In this way, Stevens kept himself awake and alert, scribbling his thoughts into a notebook. His radio was on, and he listened to the half-hourly news reports. A policeman’s daughter was the new victim of Edinburgh’s child-murderer. In the most recent abduction, a man was killed, strangled in the house of the child’s mother. And so on. Stevens went on formulating, went on speculating.

It had not yet been revealed that
all
the murders were linked to Rebus. The police were not about to make that public, not even to Jim Stevens.

At seven-thirty, Stevens managed to bribe a passing newspaper-boy into bringing him rolls and milk from a nearby shop. He washed the dry, powdery rolls down with the icy milk.

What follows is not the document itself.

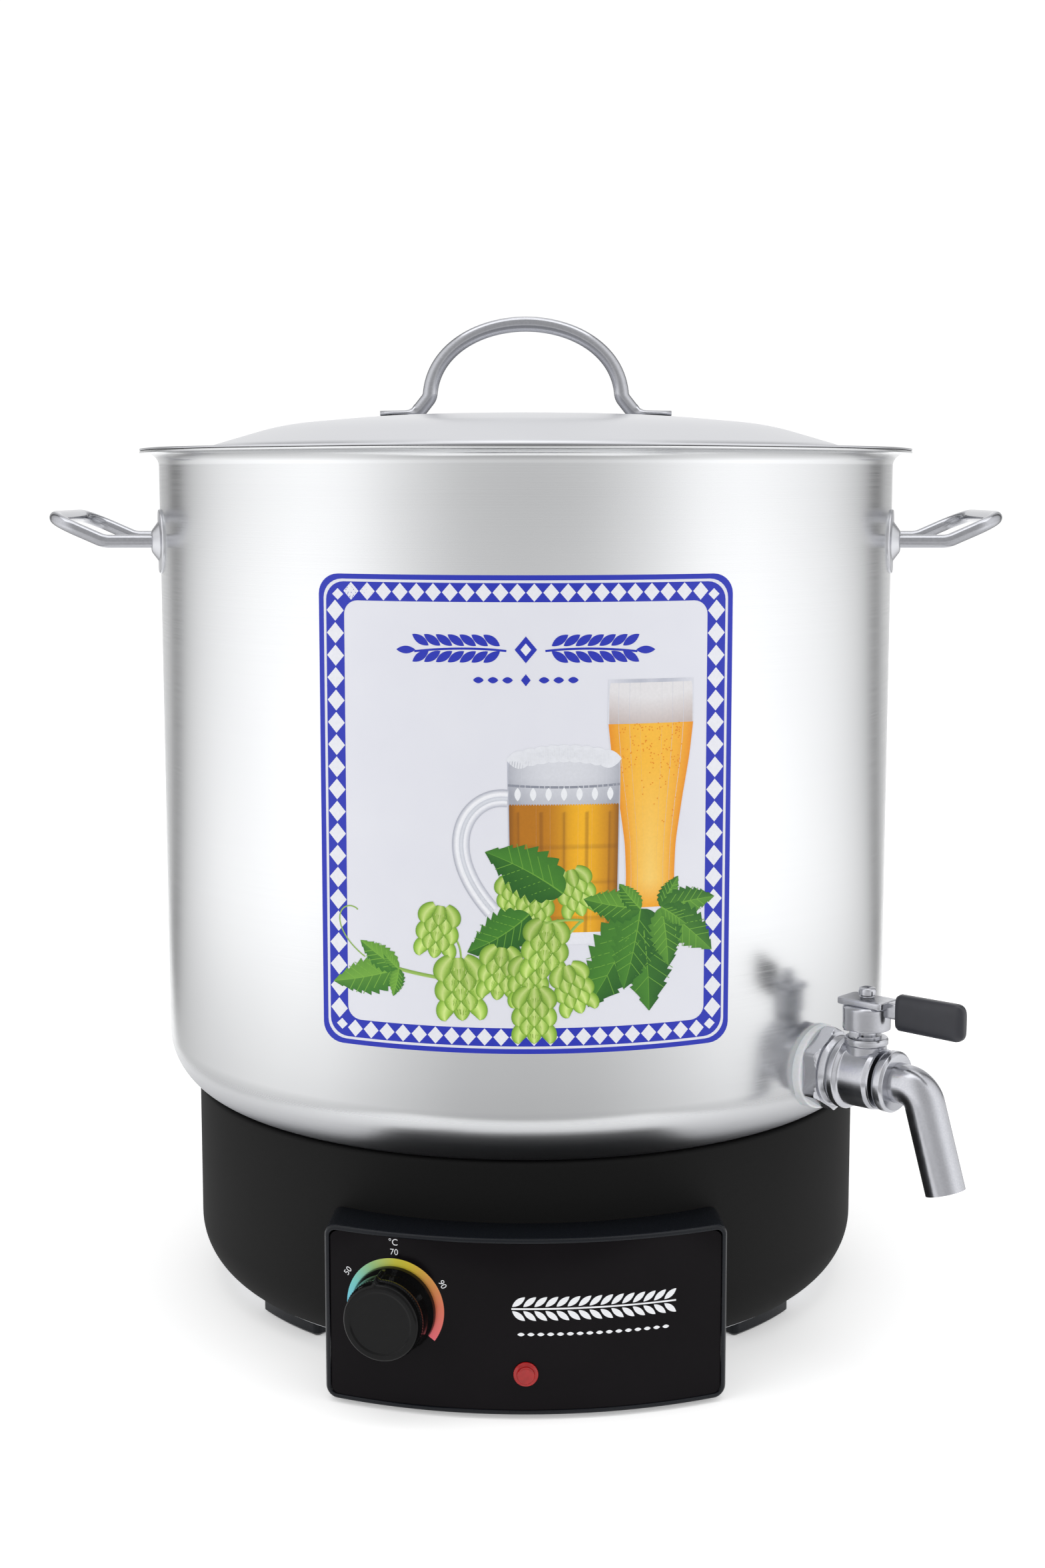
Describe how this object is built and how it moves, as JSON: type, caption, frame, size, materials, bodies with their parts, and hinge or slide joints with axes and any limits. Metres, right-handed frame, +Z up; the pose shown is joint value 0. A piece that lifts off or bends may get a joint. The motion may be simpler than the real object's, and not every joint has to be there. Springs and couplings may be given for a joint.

The heating was on in his car, but he felt chilled to the marrow. He needed a shower, a shave, and some sleep. Not necessarily in that order. But he was too close to let this go now. He had the tenacity – some would call it madness, fanaticism – of every good reporter. He had watched other hacks arriving in the night and being sent away again. One or two had seen him sitting in his car and had come across for a chat and to sniff out any leads. He had hidden away his notebook then, feigning disinterest, telling them that he would be going home shortly. Lies, damned lies.

That was part of the business.

And now, finally, they were emerging from the building. A few cameras and microphones were there, of course, but nothing too tasteless, no pushing and shoving and harassing. For one thing, this was a grieving father; for another, he was a policeman. Nobody was about to harass him.